A nationwide marketing campaign aimed at calming fears and promoting the product is probably out of the reach of the cantaloupe industry, which is far from being one of the giants of agriculture.
In 2010, for example, the top vegetable or fruit commodity in California was grapes, with a crop worth about $3.2 billion, according to the U.S. Department of Agriculture. That year, the state's cantaloupe crop was worth about $134 million.
It had been on a downward trajectory even before the outbreak in the fall. In 2010, cantaloupe was planted in 40,500 acres in the state, according to the USDA. In 2001, the crop took up 55,500 acres and was valued at $252 million. The shrinking acreage was due, at least in part, to the increased planting of crops that didn't need as much water.
"Look, this isn't an industry with a lot of money to do a national print and radio campaign," Malanca said. "There are no corporate growers of cantaloupe. It's going to come down to individual owners figuring out how to tell their customers their cantaloupes are safe."
This month the Center for Produce Safety will host a closed-door symposium in San Diego for cantaloupe growers, shippers, agricultural researchers, government regulators and others to create guidelines for best growing practices.
"The main question will be, 'What are the gaps in our knowledge?'" said Bonnie Fernandez-Fenaroli, executive director of the UC Davis-based center. "Do we need to do research or is it a matter of the cantaloupe industry implementing and enforcing best practices?"
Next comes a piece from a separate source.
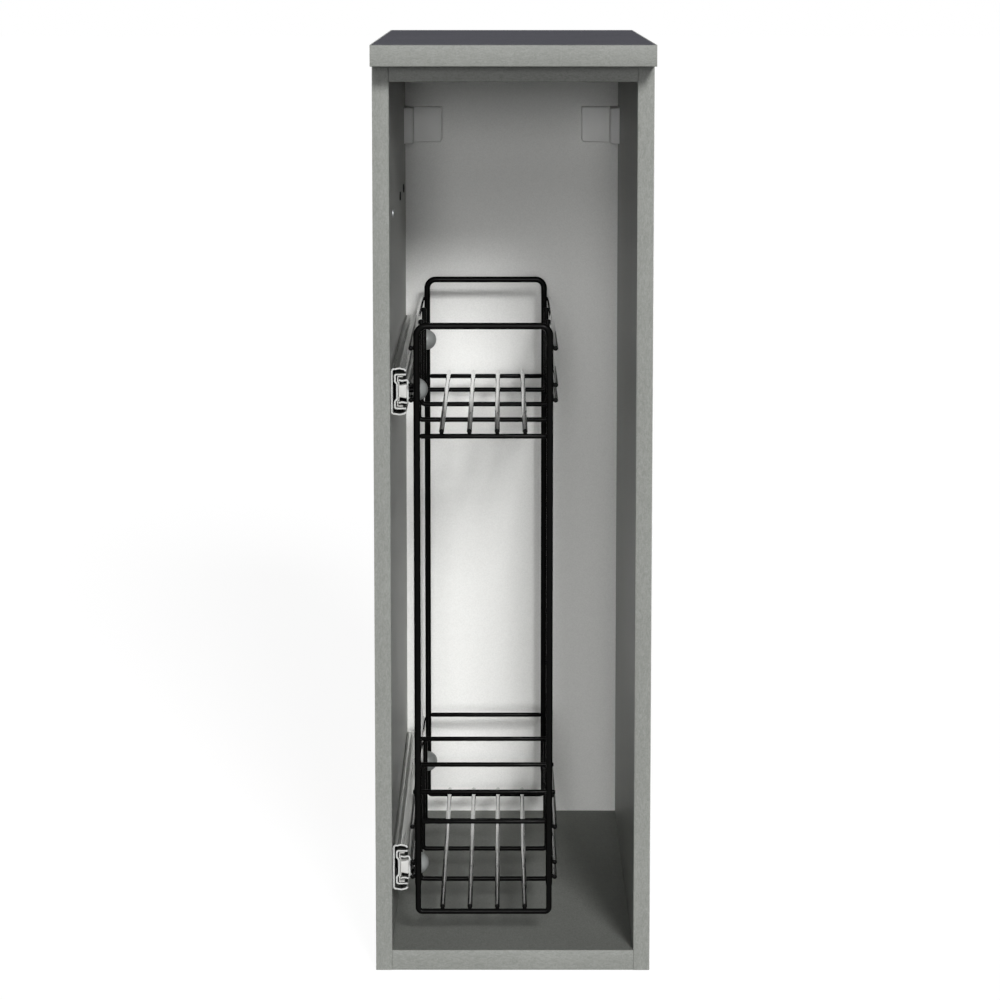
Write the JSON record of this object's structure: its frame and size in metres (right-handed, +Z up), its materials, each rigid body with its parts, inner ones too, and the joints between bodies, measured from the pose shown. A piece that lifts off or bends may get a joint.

Patricio said that pressure will be on buyers to not do business with any growers who do not abide by the guidelines that come out of the meeting.
Linda Welter Cohen is chief executive of Caliber Group, a marketing and public relations firm that represented a large tomato company after a 2008 salmonella outbreak in that crop. She said the guidelines-setting meeting is a step in the right direction.
"With produce, the best PR is the product itself," she said. "It all starts with 'Is it fresh and flavorful and can the consumer depend on it being safe?'"
Greg Johnson, editor of the Packer, the leading industry newspaper for fruits and vegetables, agreed that the meeting is important.
"But even if they do come up with a good safety metric, will the public pay attention?" he asked. "California cantaloupe are safe — were safe all along. But can you expect someone in Kansas City, where I live, to pay attention to whether the cantaloupe is from California?
"They're just trying to buy some food and feed their family."
In the absence of far-reaching advertising campaigns, Cohen said the individual farmers can take matters into their own hands. To help ease out of the tomato crisis, she advised her client to answer every question from the public on the risks and safety measures associated with produce.
"For small growers that may mean answering phone calls, posting messages on their company websites," she said.
Don Smith, 82, was way ahead of her. He runs Turlock Fruit Co. — a farm founded by his father in 1918 — with his son and grandson in the Central Valley. At the start of the cantaloupe problem in the fall, he had his grandson — the one who went to Yale, he noted — post on the company website that anyone with concerns about their cantaloupes should call them.
The site got about 14,000 hits a day, and scores of consumers took up the offer to telephone the farm.
"One day I know I talked to 50 people," Smith said. "Some of the calls were touching. A woman in Chicago whose little girl was sick, someone from Alaska. I heard the fear.
"I told each and every one of them our cantaloupe were safe and anything else they wanted to know about how we grew them."
In debating the future direction of the company, Smith takes a more optimistic stand than that of his son and grandson, who think the industry will be injured for a long time.
"Maybe it's that I'm older and I've seen cantaloupe beset by all kinds of drama: weather, water, labor unrest, truck and train rates," he said. "But mostly I think the backlash will blow over because this area has warm, dry days and cold nights, and we really do grow the best cantaloupe."
Still, he says he will put in fewer acres than last season. But just how many acres?
That's Smith's secret.
"You can't ask a Texas cowboy how many cows," he said, "or a melon grower how many acres."